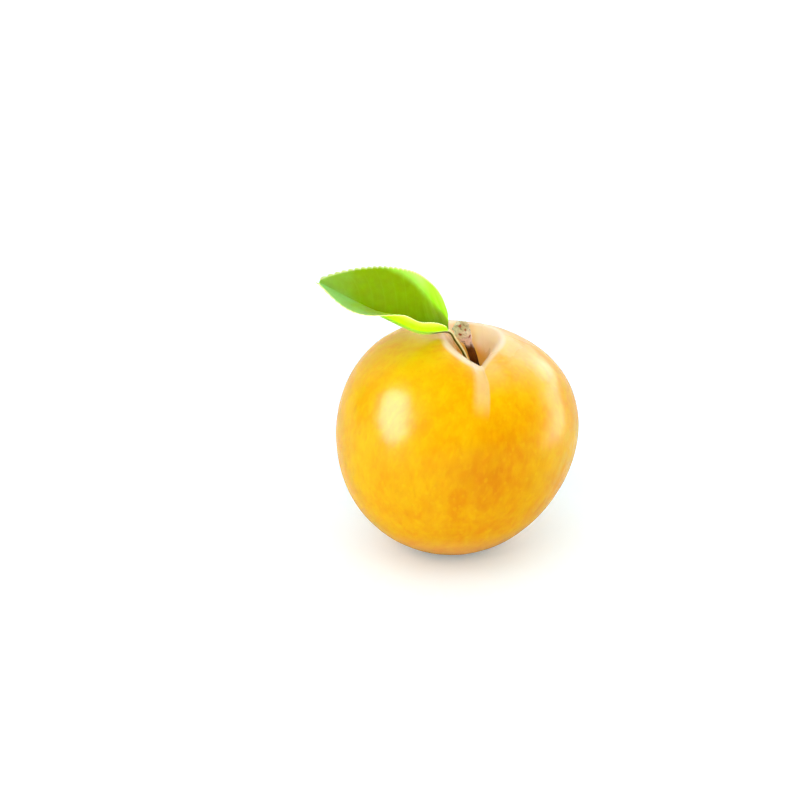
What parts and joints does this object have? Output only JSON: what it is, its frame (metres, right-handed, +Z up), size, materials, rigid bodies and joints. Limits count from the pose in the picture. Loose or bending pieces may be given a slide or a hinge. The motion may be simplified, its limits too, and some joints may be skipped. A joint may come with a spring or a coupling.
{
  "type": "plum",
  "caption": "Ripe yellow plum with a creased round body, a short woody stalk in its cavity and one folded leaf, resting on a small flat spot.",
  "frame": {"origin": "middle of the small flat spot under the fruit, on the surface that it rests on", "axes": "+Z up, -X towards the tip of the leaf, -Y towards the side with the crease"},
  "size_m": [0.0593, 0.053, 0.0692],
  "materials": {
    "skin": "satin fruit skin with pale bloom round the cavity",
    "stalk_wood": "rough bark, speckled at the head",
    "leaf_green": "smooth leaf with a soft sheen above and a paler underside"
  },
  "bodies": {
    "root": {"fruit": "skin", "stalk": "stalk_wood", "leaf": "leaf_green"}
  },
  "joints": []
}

**STATED GOAL:**
Print all of the data exactly as it was given.

**FULL OUTPUT:**
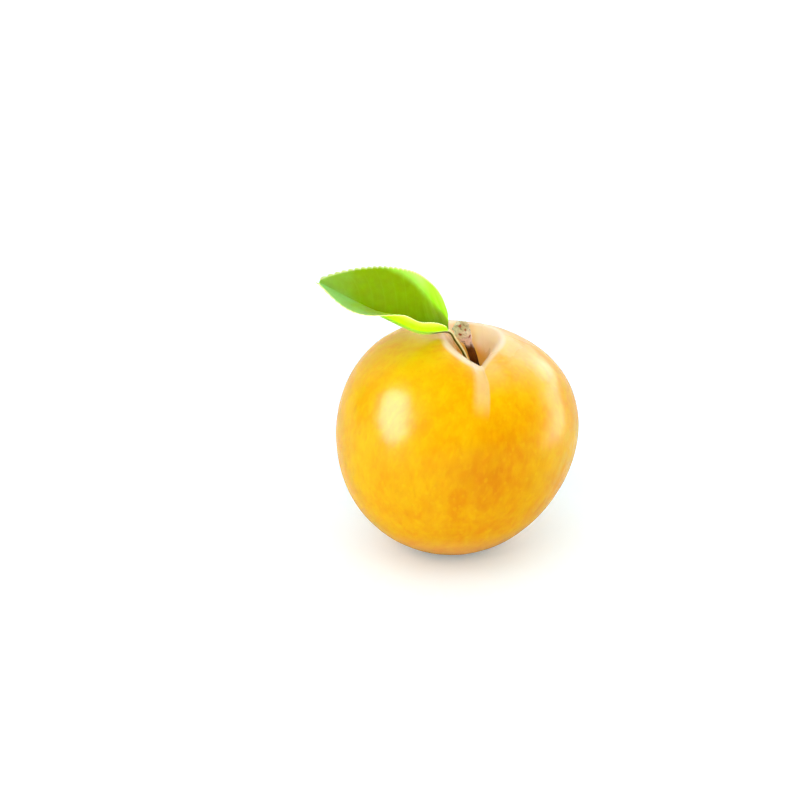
What parts and joints does this object have? Output only JSON: what it is, its frame (metres, right-handed, +Z up), size, materials, rigid bodies and joints. Limits count from the pose in the picture. Loose or bending pieces may be given a slide or a hinge. The motion may be simplified, its limits too, and some joints may be skipped. A joint may come with a spring or a coupling.
{
  "type": "plum",
  "caption": "Ripe yellow plum with a creased round body, a short woody stalk in its cavity and one folded leaf, resting on a small flat spot.",
  "frame": {"origin": "middle of the small flat spot under the fruit, on the surface that it rests on", "axes": "+Z up, -X towards the tip of the leaf, -Y towards the side with the crease"},
  "size_m": [0.0593, 0.053, 0.0692],
  "materials": {
    "skin": "satin fruit skin with pale bloom round the cavity",
    "stalk_wood": "rough bark, speckled at the head",
    "leaf_green": "smooth leaf with a soft sheen above and a paler underside"
  },
  "bodies": {
    "root": {"fruit": "skin", "stalk": "stalk_wood", "leaf": "leaf_green"}
  },
  "joints": []
}